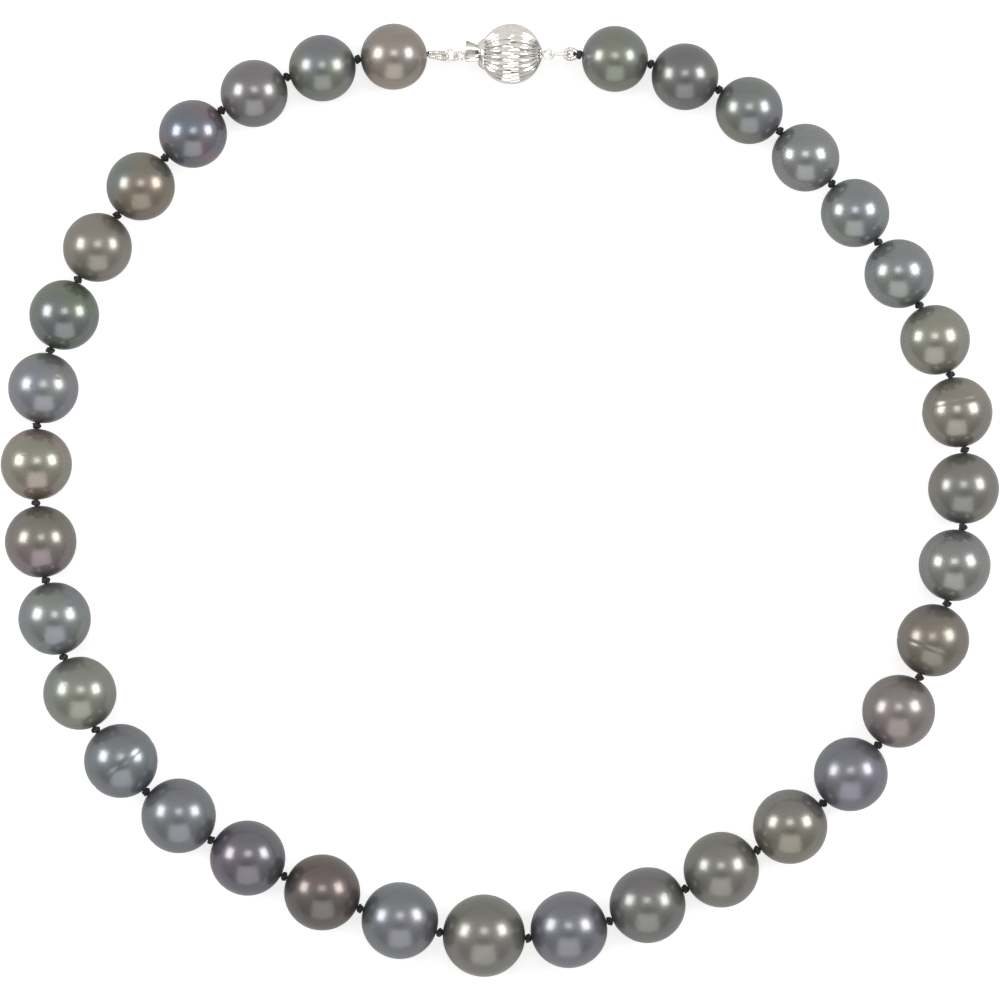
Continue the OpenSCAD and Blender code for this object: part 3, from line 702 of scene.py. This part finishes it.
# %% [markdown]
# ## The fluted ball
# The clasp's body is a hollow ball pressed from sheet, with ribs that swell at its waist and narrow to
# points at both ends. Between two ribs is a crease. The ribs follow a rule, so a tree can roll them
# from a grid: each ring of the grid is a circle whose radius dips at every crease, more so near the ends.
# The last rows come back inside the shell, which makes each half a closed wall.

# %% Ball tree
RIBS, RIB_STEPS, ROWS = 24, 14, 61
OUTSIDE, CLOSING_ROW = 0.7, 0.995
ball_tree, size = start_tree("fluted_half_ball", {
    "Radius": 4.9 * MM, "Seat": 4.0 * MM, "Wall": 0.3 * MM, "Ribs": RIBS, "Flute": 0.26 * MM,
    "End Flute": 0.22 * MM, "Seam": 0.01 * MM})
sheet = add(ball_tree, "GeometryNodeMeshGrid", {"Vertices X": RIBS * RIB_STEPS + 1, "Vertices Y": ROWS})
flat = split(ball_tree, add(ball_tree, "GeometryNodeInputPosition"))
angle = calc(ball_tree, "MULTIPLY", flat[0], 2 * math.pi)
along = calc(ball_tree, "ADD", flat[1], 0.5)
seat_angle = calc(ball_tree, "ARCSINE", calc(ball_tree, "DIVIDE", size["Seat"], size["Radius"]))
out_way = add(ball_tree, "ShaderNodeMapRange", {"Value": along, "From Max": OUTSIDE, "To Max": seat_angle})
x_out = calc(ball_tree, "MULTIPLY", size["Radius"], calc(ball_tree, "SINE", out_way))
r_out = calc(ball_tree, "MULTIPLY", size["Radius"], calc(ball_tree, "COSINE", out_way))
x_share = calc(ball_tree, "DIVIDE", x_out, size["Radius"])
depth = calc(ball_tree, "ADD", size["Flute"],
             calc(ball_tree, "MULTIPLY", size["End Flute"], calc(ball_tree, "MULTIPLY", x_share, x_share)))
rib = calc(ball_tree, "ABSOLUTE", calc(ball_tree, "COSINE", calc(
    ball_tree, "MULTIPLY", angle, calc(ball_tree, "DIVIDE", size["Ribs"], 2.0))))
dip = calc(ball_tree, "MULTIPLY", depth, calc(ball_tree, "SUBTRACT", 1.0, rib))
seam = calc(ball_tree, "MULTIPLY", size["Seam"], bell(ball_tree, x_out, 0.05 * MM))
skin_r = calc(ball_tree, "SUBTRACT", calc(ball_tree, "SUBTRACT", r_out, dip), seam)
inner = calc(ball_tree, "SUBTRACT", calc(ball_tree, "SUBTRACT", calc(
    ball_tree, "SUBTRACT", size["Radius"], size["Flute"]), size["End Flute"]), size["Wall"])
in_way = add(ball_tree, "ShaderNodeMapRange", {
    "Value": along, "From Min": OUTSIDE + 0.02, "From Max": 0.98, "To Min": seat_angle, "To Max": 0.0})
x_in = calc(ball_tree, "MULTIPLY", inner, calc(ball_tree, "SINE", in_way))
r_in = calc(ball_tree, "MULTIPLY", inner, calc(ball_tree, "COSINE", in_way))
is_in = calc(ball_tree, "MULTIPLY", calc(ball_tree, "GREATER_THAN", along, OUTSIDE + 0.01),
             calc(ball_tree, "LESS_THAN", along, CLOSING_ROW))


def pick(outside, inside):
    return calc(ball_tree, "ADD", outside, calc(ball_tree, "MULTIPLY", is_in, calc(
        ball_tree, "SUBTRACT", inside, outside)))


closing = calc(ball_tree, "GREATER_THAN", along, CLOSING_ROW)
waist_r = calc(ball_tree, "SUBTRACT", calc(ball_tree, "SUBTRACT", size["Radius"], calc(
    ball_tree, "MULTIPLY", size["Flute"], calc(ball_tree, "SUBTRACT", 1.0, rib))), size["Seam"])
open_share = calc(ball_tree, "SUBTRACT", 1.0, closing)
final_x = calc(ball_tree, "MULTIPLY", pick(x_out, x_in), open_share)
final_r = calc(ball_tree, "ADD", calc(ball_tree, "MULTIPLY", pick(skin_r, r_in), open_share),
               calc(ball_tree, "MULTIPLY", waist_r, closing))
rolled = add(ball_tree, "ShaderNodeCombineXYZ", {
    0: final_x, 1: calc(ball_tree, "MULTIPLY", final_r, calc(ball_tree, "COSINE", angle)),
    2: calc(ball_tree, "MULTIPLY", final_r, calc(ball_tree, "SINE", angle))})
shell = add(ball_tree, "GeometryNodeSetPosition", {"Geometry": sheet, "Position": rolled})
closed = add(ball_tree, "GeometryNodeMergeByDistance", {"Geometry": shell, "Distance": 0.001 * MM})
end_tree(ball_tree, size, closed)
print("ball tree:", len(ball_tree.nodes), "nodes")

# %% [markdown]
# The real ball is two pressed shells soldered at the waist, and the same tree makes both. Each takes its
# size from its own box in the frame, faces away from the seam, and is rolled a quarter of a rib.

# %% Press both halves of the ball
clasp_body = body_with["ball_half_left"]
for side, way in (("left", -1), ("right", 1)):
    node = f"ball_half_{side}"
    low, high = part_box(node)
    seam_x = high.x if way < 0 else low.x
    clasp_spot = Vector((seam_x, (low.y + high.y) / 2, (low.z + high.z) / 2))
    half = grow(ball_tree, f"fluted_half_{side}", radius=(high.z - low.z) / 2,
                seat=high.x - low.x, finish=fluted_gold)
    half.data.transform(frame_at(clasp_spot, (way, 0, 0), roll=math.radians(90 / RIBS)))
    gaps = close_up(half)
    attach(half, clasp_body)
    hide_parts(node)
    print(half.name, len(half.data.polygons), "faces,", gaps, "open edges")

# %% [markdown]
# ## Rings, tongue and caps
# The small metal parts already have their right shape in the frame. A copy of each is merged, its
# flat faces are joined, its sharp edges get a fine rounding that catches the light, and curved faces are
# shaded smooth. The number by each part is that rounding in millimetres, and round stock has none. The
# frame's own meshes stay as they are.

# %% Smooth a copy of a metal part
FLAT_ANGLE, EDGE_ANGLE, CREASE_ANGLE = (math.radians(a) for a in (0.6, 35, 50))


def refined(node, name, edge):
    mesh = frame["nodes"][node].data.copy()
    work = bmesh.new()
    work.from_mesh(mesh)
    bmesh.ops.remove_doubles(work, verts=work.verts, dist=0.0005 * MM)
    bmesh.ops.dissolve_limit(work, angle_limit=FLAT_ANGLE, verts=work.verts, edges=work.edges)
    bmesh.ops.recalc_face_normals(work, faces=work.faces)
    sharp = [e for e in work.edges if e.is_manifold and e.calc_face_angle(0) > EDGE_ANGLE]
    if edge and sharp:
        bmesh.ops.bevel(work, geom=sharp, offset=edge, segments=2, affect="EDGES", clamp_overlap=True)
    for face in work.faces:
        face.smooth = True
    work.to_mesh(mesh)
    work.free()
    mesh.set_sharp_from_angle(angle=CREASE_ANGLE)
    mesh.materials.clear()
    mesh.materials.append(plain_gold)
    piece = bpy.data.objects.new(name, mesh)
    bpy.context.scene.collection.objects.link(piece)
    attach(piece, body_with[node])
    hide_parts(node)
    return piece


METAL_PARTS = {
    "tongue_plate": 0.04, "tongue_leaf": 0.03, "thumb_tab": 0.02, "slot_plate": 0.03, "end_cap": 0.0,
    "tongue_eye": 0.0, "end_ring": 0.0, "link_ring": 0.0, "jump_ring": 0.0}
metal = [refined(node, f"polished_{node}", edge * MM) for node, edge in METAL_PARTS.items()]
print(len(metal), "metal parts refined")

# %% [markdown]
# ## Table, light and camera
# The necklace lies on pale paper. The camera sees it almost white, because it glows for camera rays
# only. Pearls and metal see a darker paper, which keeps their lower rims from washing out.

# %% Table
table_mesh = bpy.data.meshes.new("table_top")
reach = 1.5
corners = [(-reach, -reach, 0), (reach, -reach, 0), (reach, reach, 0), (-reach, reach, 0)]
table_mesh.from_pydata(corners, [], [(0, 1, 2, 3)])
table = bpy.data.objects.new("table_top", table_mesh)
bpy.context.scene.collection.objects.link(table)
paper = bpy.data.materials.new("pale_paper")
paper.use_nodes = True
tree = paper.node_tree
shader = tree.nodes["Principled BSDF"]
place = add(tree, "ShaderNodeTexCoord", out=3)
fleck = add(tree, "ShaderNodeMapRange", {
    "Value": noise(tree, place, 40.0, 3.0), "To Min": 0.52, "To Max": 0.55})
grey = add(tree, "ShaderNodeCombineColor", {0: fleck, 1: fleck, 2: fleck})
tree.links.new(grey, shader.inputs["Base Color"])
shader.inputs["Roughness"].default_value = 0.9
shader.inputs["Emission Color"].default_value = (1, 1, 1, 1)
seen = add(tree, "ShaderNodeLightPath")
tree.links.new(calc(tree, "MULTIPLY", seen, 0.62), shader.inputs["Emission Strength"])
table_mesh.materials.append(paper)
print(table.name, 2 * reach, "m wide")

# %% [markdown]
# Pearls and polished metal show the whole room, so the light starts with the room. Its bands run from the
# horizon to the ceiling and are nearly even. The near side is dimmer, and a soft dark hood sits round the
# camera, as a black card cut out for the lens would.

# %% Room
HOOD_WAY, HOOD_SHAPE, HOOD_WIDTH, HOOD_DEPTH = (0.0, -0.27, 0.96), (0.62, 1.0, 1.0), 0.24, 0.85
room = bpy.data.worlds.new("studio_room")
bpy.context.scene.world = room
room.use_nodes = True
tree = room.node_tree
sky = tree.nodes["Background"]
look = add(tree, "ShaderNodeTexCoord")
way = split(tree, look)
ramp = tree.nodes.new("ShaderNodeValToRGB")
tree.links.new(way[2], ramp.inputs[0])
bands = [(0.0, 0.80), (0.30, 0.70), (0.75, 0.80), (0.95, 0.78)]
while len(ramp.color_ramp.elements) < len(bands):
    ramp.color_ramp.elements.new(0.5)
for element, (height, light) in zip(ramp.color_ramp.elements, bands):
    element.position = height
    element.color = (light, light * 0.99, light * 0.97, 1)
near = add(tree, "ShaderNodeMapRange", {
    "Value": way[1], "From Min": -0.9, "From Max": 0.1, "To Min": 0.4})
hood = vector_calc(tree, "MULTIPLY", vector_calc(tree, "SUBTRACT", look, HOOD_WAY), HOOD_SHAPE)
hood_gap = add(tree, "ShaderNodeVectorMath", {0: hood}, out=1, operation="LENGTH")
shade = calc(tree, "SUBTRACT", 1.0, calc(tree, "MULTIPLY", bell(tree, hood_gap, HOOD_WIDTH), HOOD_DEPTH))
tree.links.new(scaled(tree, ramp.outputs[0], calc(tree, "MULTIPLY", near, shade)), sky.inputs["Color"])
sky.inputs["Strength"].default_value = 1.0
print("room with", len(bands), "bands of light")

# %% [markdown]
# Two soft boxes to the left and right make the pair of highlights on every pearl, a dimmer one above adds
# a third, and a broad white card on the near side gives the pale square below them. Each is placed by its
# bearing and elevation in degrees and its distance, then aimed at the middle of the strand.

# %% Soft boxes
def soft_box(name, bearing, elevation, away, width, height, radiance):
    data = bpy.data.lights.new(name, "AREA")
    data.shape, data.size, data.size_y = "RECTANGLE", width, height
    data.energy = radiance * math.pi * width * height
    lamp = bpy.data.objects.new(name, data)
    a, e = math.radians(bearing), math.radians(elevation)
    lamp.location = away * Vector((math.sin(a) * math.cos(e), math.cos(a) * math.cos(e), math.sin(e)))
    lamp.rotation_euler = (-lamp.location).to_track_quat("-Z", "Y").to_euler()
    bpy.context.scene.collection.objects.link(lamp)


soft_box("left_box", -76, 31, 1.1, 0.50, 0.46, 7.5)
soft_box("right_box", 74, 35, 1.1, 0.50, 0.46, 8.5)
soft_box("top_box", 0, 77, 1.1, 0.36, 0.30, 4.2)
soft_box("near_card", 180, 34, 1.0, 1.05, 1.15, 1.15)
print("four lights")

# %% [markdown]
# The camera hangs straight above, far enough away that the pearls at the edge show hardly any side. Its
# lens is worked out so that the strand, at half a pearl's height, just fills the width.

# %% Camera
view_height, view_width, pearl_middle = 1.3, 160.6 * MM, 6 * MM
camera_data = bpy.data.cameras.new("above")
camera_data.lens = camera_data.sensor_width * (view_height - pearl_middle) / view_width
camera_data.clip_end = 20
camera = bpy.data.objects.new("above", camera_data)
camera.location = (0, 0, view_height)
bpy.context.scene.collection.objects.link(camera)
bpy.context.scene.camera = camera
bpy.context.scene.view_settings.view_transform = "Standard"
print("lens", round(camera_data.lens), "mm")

What to do: Starting at the top of the data above, repeat every line exactly until the line containing "# The last rows" has been given, then stop.

Result for this task:
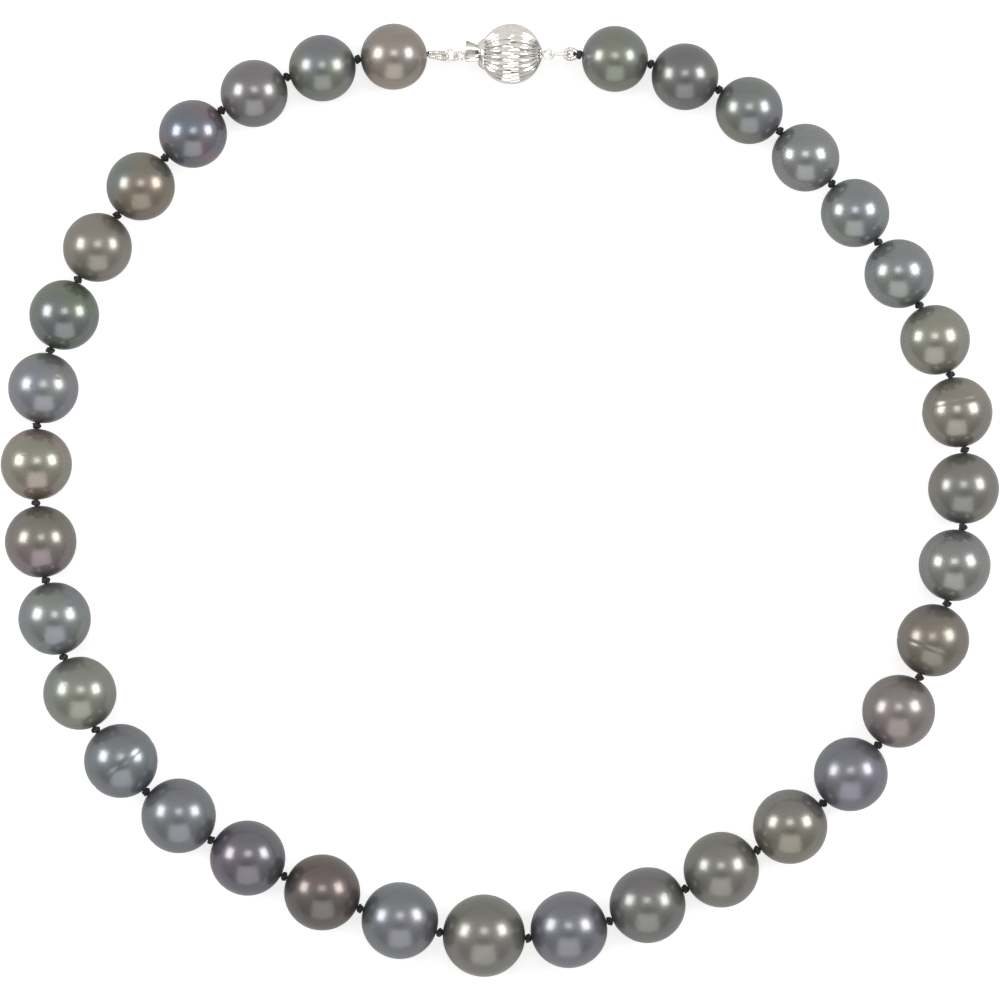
Continue the OpenSCAD and Blender code for this object: part 3, from line 702 of scene.py. This part finishes it.
# %% [markdown]
# ## The fluted ball
# The clasp's body is a hollow ball pressed from sheet, with ribs that swell at its waist and narrow to
# points at both ends. Between two ribs is a crease. The ribs follow a rule, so a tree can roll them
# from a grid: each ring of the grid is a circle whose radius dips at every crease, more so near the ends.
# The last rows come back inside the shell, which makes each half a closed wall.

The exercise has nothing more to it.